My company Wordmule has just produced a second issue of This is Concrete, the bespoke 24-page magazine we created for The Concrete Centre last year to tie in with their activities at the Ecobuild exhibition. Their themes were pretty diverse this year, from how to design buildings to last in a changing climate and create high-performance housing for people of all ages, to the thorny issue of accurately calculating the embodied carbon of building products. So we pulled it all together under a “sustainability for life” theme, with a special cover illustration by our very talented designer Nick Watts. Details of The Concrete Centre’s activities at Ecobuild were contained in a pull-out section, to extend the magazine’s shelf life beyond the event itself. Which fits in quite neatly with the theme, come to think of it.
Even if – a very big if – global warming is held to the 1.5°C limit set by nearly 200 world leaders at the UN climate talks in Paris, this will represent a radical change in the global climate. The other big news from the Paris conference was an unprecedented emphasis on adapting to the change that is already happening, and which will continue for centuries to come, no matter what. Humankind faces an uncertain future in which extreme weather events are more frequent and more intense, and there is an escalating threat from storms, hail, flooding, droughts, tropical cyclones and landslides.
The Paris talks stopped short of setting targets or funding mechanisms, but the World Bank estimates that to adapt to a 2°C rise we would have to spend US$70-100bn each year between 2010 and 2050. The cost of not doing anything is pretty high too: over the last decade, annual damages to global real estate and infrastructure from severe weather events have tripled to US$150bn, reaching 8% of GDP in the worst hit regions, not including indirect losses to sectors such as tourism.
In this article for the RICS magazine, Modus, I investigated the far-reaching implications for property, from protecting individual homeowners against heatwaves and flooding, to future-proofing real-estate funds worth billions of dollars.
And for much, much more detail on climate change adaptation, there’s this book I co-wrote for RIBA Publishing.
In October, my regular client WSP Parsons Brinckerhoff sponsored a host room at the annual conference of the Council for Tall Buildings and Urban Habitats in New York. I went along, listened in on two days of presentations and then turned it into a 72-page magazine, to be distributed to the company’s clients and partners worldwide. The overall theme of Skylines is the renaissance of tall buildings. There’s an unprecedented high-rise boom, but the new generation of towers will be very different from those that preceded them – not only in their giant scale but in the kind of spaces they offer, both in the sky and on the ground. Skylines explores what this looks like, from the perspective of designers, developers and city planners around the world.

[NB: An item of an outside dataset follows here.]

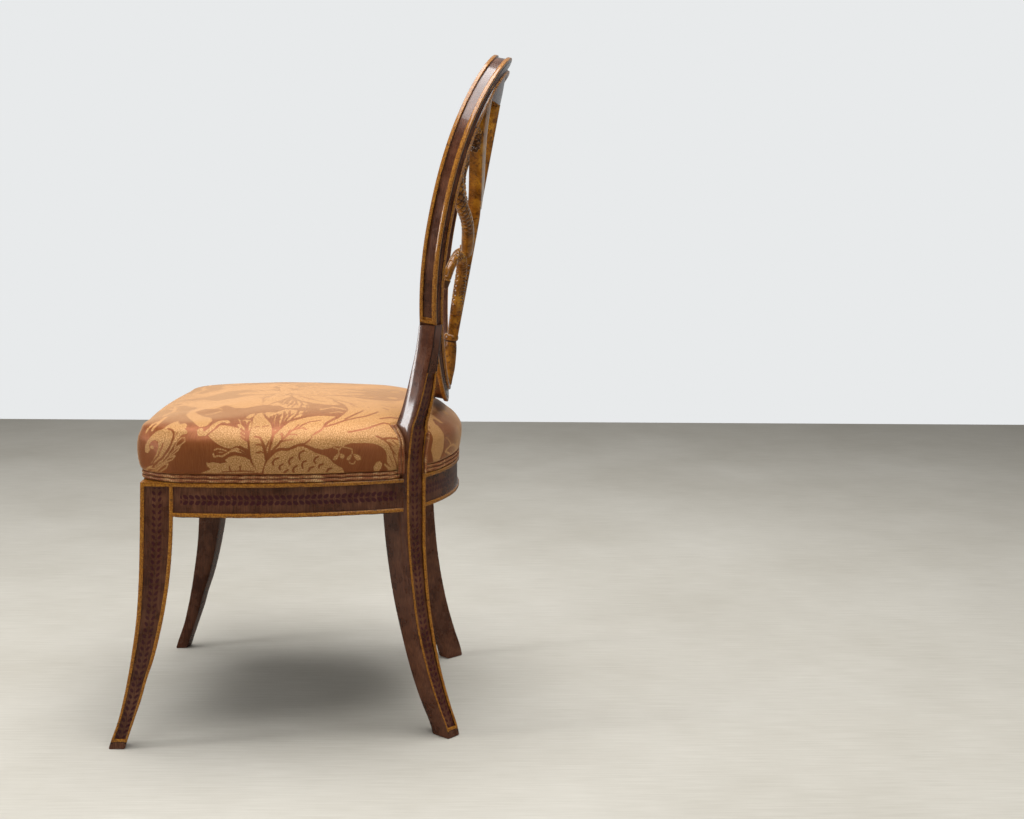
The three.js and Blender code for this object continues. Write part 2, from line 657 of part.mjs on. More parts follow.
// Splits the outline at the two stiles into the long front run and the short back run
function outlineRuns() {
  const { corner, turn, width } = rearLegAt(RAIL_TOP);
  const intoStile = (place) => {
    const local = plan(Math.abs(place.x), place.y).sub(corner);
    return -local.dot(sideOut(turn)) - width / 2;
  };
  const count = OUTLINE.length;
  const crossings = OUTLINE.map((place, index) => index).filter((index) => {
    const next = OUTLINE[(index + 1) % count];
    return intoStile(OUTLINE[index]) * intoStile(next) < 0;
  });
  const between = (index) => {
    const [here, next] = [OUTLINE[index], OUTLINE[(index + 1) % count]];
    const [depth, nextDepth] = [intoStile(here), intoStile(next)];
    return here.clone().lerp(next, depth / (depth - nextDepth));
  };
  const run = (from, to) => {
    const line = [between(from)];
    for (let index = from + 1; index <= (to > from ? to : to + count); index += 1) {
      line.push(OUTLINE[index % count]);
    }
    line.push(between(to));
    return line;
  };
  return { back: run(crossings[0], crossings[1]), front: run(crossings[1], crossings[0]) };
}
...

The “fluid” themed issue of Modus was too good an opportunity to pass up: I pitched a feature about surveyors working in the world of wine. Happily they went for it, so I went to meet a property-developer-turned-château-negociant in the Bordeaux vineyards, who talked me through the 50 questions every prospective buyer should ask, and why they should forget about making any money. I spoke to an Australian agrarian about the toll that climate change is already taking on the Riverland’s parched vines and the financial woes of its major exporters. And, closer to home, I interviewed a fine-wine auctioneer in Cambridge about snaffling a bargain as the colleges turn out their cellars – and how to avoid a very expensive disappointment.